Markets data:  Markets Data 17 December

  • China is casting Asia adrift. At least, when it comes to exchange rates. That’s the view of analysts pointing out the potential implications of China this month moving away from a managed peg to the dollar : Bloomberg News.
  • China’s economy, already in the midst of a half-decade deceleration, won’t arrest its downward trajectory until at least 2018: Bloomberg News.
  • While Governor Kuroda may provide hints about additional asset purchases or the renewal of loan-support programs, the chances of additional BOJ easing tomorrow are low: Yuki Masujima.
  • Reforms of state-owned enterprises in China could send small-scale metal producers into the arms of larger ones and reshape the way mining companies invest abroad: Yi Zhu, Bloomberg Intelligence.


The Federal Reserve raised interest rates for the first time in almost a decade, unanimously voting to set the new target range for the federal funds rate at 0.25 percent to 0.5 percent, while signaling that the pace of subsequent increases will be “gradual” and in line with previous projections.  New Zealand’s economy grew by 0.9 percent in the third quarter from the previous three months. Year-on-year GDP rose 2.3 percent. Japan updates on its trade balance for November, with analysts expecting a 449.7 billion yen deficit compared with a revised positive reading of 108.3 billion yen previously, 7:50 a.m.

ECONOMICS: Singapore‘s non-oil domestic exports are forecast to have increased by 1.5 percent year on year in November, compared with a 0.5 percent decline previously, 8:30 a.m. Australia reports on foreign exchange transactions in November, 8:30 a.m. The Philippines‘ central bank is forecast to leave its policy rate unchanged at 4 p.m. Taiwan and Indonesia (see chart below) announce their policy rate decisions.

GOVERNMENT: Chinese Premier Li Keqiang meets Russian counterpart DmitryMedvedev in Beijing to discuss increasing economic cooperation.

MARKETS: The U.S. dollar strengthened against the euro and the yen, while slipping against the Australian and New Zealand dollars after the Fed’s expected rate increase.

(All times local for Hong Kong.)  


  • Tighter rules on housing loans in South Korea should cause the economy to slow in the second half of 2016, though this is unlikely to trigger a sharp housing recession, says Samsung Securities. Private sector consumption growth should also ease in the second half, it adds.
  • Indonesia’s November trade deficit is a likely portent of a return to more sustained trade deficits over the course of 2016, according to ANZ. It says its estimate of a current-account deficit of 1.8 percent of GDP for 2016 looks “disproportionately optimistic,” and adds that it is reviewing this forecast.
  • A USD/JPY move below the 120 mark following the likely Fed liftoff could offer a good tactical opportunity to short the yen, says NAB. It adds that the uptrend line held since Sept. 2012 has provided good support at 119.
  • The Philippines’ central bank is likely to leave its policy rates unchanged at today’s meeting, says Citigroup.
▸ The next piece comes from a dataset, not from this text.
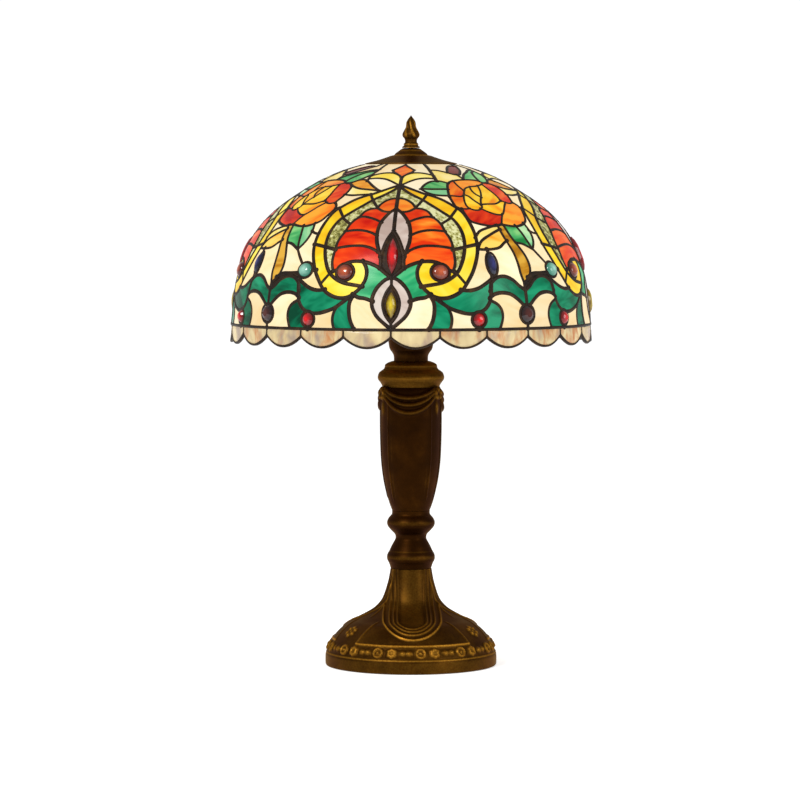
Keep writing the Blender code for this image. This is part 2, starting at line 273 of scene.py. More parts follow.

It says upbeat sentiment, strong third-quarter domestic demand and a lower jobless rate will probably be “neutralized” by a two-digit export downtrend and two-digit underemployment, and steady inflation expectations are likely to sustain the central bank’s neutral rate bias.
  • Maybank recommends going short CNY/INR on rallies toward a potential double-top of 10.5, targeting an initial move toward 10.2 before the next target at 10. It says an increasing growth differential between China and India and positive yield differential make the trade viable.
  • ANZ sees USD/MYR rising toward 4.4 by the end of 2016 and 4.42 by June 2017. It says the yuan’s new downward flexibility will encourage more Asian currency weakness.